[RECORDS SHOWN]:
━━━━━━━━

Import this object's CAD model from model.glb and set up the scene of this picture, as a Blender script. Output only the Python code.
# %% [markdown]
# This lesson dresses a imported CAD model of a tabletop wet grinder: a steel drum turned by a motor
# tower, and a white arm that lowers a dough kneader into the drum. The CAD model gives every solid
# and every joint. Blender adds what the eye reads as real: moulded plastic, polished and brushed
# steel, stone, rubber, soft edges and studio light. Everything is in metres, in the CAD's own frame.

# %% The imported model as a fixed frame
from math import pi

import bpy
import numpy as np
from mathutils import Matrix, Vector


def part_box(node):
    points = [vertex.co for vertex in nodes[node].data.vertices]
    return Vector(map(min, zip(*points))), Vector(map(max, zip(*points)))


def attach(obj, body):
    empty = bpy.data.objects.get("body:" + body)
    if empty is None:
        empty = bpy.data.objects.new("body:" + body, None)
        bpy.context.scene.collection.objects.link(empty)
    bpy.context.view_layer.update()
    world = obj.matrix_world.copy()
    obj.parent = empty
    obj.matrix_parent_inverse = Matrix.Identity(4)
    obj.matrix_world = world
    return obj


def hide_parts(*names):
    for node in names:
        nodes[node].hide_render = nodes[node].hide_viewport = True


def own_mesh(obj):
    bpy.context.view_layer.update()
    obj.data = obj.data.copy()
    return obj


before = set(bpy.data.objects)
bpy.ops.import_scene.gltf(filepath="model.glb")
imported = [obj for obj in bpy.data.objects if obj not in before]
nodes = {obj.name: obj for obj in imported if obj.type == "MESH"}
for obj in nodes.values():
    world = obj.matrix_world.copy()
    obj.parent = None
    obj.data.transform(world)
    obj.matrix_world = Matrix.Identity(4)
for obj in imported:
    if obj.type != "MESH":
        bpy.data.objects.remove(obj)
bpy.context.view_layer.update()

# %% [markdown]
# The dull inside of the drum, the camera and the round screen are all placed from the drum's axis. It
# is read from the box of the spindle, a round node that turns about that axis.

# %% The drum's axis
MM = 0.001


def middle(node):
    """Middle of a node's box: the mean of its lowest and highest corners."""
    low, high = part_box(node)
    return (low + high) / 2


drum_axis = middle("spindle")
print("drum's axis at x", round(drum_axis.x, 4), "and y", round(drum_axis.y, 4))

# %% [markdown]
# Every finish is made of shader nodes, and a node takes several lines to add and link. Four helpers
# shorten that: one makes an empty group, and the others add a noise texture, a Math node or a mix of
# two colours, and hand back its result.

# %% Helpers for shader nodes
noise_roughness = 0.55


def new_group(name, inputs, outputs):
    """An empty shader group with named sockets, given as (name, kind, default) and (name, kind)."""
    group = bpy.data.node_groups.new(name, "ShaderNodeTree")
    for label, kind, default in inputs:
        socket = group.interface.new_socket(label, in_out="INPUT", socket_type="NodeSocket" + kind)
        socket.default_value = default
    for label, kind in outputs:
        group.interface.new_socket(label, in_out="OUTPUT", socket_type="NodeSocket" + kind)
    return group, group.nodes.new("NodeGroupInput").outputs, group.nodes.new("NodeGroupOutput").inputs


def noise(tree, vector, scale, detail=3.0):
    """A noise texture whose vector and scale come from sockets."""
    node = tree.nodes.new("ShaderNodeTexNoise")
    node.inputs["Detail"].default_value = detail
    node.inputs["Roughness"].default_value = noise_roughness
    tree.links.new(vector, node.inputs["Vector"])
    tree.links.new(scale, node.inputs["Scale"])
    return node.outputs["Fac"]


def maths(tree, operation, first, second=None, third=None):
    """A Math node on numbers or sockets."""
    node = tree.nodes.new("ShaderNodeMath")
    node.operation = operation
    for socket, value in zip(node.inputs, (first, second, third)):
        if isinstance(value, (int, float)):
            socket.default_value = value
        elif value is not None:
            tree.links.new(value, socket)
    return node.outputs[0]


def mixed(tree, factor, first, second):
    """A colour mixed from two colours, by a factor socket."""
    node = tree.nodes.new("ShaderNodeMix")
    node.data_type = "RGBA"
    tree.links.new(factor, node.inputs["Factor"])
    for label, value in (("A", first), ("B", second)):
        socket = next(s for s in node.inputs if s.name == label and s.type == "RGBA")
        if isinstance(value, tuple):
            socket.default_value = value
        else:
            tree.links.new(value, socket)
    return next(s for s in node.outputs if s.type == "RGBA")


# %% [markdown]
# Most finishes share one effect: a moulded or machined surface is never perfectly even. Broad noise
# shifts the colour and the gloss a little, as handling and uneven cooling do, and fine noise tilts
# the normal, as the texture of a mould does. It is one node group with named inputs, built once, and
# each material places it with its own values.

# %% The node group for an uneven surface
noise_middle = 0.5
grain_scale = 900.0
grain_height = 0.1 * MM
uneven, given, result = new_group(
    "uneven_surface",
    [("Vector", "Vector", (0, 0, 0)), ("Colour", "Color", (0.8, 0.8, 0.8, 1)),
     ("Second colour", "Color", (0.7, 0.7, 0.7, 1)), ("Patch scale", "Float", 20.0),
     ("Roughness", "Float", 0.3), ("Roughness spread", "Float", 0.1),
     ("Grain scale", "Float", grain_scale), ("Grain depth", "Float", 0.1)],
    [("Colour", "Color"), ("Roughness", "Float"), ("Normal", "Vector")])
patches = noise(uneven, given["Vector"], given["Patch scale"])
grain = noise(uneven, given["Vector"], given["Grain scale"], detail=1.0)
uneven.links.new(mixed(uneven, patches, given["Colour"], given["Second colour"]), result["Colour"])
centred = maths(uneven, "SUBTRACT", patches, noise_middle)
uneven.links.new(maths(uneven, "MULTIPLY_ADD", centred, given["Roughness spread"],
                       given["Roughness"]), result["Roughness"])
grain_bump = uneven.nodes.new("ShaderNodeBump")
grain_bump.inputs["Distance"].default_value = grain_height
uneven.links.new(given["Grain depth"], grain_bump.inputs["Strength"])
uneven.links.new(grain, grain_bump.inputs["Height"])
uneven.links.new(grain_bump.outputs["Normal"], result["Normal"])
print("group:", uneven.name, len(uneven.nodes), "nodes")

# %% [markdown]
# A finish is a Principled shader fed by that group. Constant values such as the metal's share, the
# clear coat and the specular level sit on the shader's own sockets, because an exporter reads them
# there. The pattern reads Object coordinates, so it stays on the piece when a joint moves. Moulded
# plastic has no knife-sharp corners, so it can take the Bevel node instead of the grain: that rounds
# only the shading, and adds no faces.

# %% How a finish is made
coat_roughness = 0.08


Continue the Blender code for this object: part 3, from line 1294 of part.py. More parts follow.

━━━━━━━━

[JOB]:
Each record must be returned exactly as it is written.

[EXERCISE ANSWER]:
Import this object's CAD model from model.glb and set up the scene of this picture, as a Blender script. Output only the Python code.
# %% [markdown]
# This lesson dresses a imported CAD model of a tabletop wet grinder: a steel drum turned by a motor
# tower, and a white arm that lowers a dough kneader into the drum. The CAD model gives every solid
# and every joint. Blender adds what the eye reads as real: moulded plastic, polished and brushed
# steel, stone, rubber, soft edges and studio light. Everything is in metres, in the CAD's own frame.

# %% The imported model as a fixed frame
from math import pi

import bpy
import numpy as np
from mathutils import Matrix, Vector


def part_box(node):
    points = [vertex.co for vertex in nodes[node].data.vertices]
    return Vector(map(min, zip(*points))), Vector(map(max, zip(*points)))


def attach(obj, body):
    empty = bpy.data.objects.get("body:" + body)
    if empty is None:
        empty = bpy.data.objects.new("body:" + body, None)
        bpy.context.scene.collection.objects.link(empty)
    bpy.context.view_layer.update()
    world = obj.matrix_world.copy()
    obj.parent = empty
    obj.matrix_parent_inverse = Matrix.Identity(4)
    obj.matrix_world = world
    return obj


def hide_parts(*names):
    for node in names:
        nodes[node].hide_render = nodes[node].hide_viewport = True


def own_mesh(obj):
    bpy.context.view_layer.update()
    obj.data = obj.data.copy()
    return obj


before = set(bpy.data.objects)
bpy.ops.import_scene.gltf(filepath="model.glb")
imported = [obj for obj in bpy.data.objects if obj not in before]
nodes = {obj.name: obj for obj in imported if obj.type == "MESH"}
for obj in nodes.values():
    world = obj.matrix_world.copy()
    obj.parent = None
    obj.data.transform(world)
    obj.matrix_world = Matrix.Identity(4)
for obj in imported:
    if obj.type != "MESH":
        bpy.data.objects.remove(obj)
bpy.context.view_layer.update()

# %% [markdown]
# The dull inside of the drum, the camera and the round screen are all placed from the drum's axis. It
# is read from the box of the spindle, a round node that turns about that axis.

# %% The drum's axis
MM = 0.001


def middle(node):
    """Middle of a node's box: the mean of its lowest and highest corners."""
    low, high = part_box(node)
    return (low + high) / 2


drum_axis = middle("spindle")
print("drum's axis at x", round(drum_axis.x, 4), "and y", round(drum_axis.y, 4))

# %% [markdown]
# Every finish is made of shader nodes, and a node takes several lines to add and link. Four helpers
# shorten that: one makes an empty group, and the others add a noise texture, a Math node or a mix of
# two colours, and hand back its result.

# %% Helpers for shader nodes
noise_roughness = 0.55


def new_group(name, inputs, outputs):
    """An empty shader group with named sockets, given as (name, kind, default) and (name, kind)."""
    group = bpy.data.node_groups.new(name, "ShaderNodeTree")
    for label, kind, default in inputs:
        socket = group.interface.new_socket(label, in_out="INPUT", socket_type="NodeSocket" + kind)
        socket.default_value = default
    for label, kind in outputs:
        group.interface.new_socket(label, in_out="OUTPUT", socket_type="NodeSocket" + kind)
    return group, group.nodes.new("NodeGroupInput").outputs, group.nodes.new("NodeGroupOutput").inputs


def noise(tree, vector, scale, detail=3.0):
    """A noise texture whose vector and scale come from sockets."""
    node = tree.nodes.new("ShaderNodeTexNoise")
    node.inputs["Detail"].default_value = detail
    node.inputs["Roughness"].default_value = noise_roughness
    tree.links.new(vector, node.inputs["Vector"])
    tree.links.new(scale, node.inputs["Scale"])
    return node.outputs["Fac"]


def maths(tree, operation, first, second=None, third=None):
    """A Math node on numbers or sockets."""
    node = tree.nodes.new("ShaderNodeMath")
    node.operation = operation
    for socket, value in zip(node.inputs, (first, second, third)):
        if isinstance(value, (int, float)):
            socket.default_value = value
        elif value is not None:
            tree.links.new(value, socket)
    return node.outputs[0]


def mixed(tree, factor, first, second):
    """A colour mixed from two colours, by a factor socket."""
    node = tree.nodes.new("ShaderNodeMix")
    node.data_type = "RGBA"
    tree.links.new(factor, node.inputs["Factor"])
    for label, value in (("A", first), ("B", second)):
        socket = next(s for s in node.inputs if s.name == label and s.type == "RGBA")
        if isinstance(value, tuple):
            socket.default_value = value
        else:
            tree.links.new(value, socket)
    return next(s for s in node.outputs if s.type == "RGBA")


# %% [markdown]
# Most finishes share one effect: a moulded or machined surface is never perfectly even. Broad noise
# shifts the colour and the gloss a little, as handling and uneven cooling do, and fine noise tilts
# the normal, as the texture of a mould does. It is one node group with named inputs, built once, and
# each material places it with its own values.

# %% The node group for an uneven surface
noise_middle = 0.5
grain_scale = 900.0
grain_height = 0.1 * MM
uneven, given, result = new_group(
    "uneven_surface",
    [("Vector", "Vector", (0, 0, 0)), ("Colour", "Color", (0.8, 0.8, 0.8, 1)),
     ("Second colour", "Color", (0.7, 0.7, 0.7, 1)), ("Patch scale", "Float", 20.0),
     ("Roughness", "Float", 0.3), ("Roughness spread", "Float", 0.1),
     ("Grain scale", "Float", grain_scale), ("Grain depth", "Float", 0.1)],
    [("Colour", "Color"), ("Roughness", "Float"), ("Normal", "Vector")])
patches = noise(uneven, given["Vector"], given["Patch scale"])
grain = noise(uneven, given["Vector"], given["Grain scale"], detail=1.0)
uneven.links.new(mixed(uneven, patches, given["Colour"], given["Second colour"]), result["Colour"])
centred = maths(uneven, "SUBTRACT", patches, noise_middle)
uneven.links.new(maths(uneven, "MULTIPLY_ADD", centred, given["Roughness spread"],
                       given["Roughness"]), result["Roughness"])
grain_bump = uneven.nodes.new("ShaderNodeBump")
grain_bump.inputs["Distance"].default_value = grain_height
uneven.links.new(given["Grain depth"], grain_bump.inputs["Strength"])
uneven.links.new(grain, grain_bump.inputs["Height"])
uneven.links.new(grain_bump.outputs["Normal"], result["Normal"])
print("group:", uneven.name, len(uneven.nodes), "nodes")

# %% [markdown]
# A finish is a Principled shader fed by that group. Constant values such as the metal's share, the
# clear coat and the specular level sit on the shader's own sockets, because an exporter reads them
# there. The pattern reads Object coordinates, so it stays on the piece when a joint moves. Moulded
# plastic has no knife-sharp corners, so it can take the Bevel node instead of the grain: that rounds
# only the shading, and adds no faces.

# %% How a finish is made
coat_roughness = 0.08


Continue the Blender code for this object: part 3, from line 1294 of part.py. More parts follow.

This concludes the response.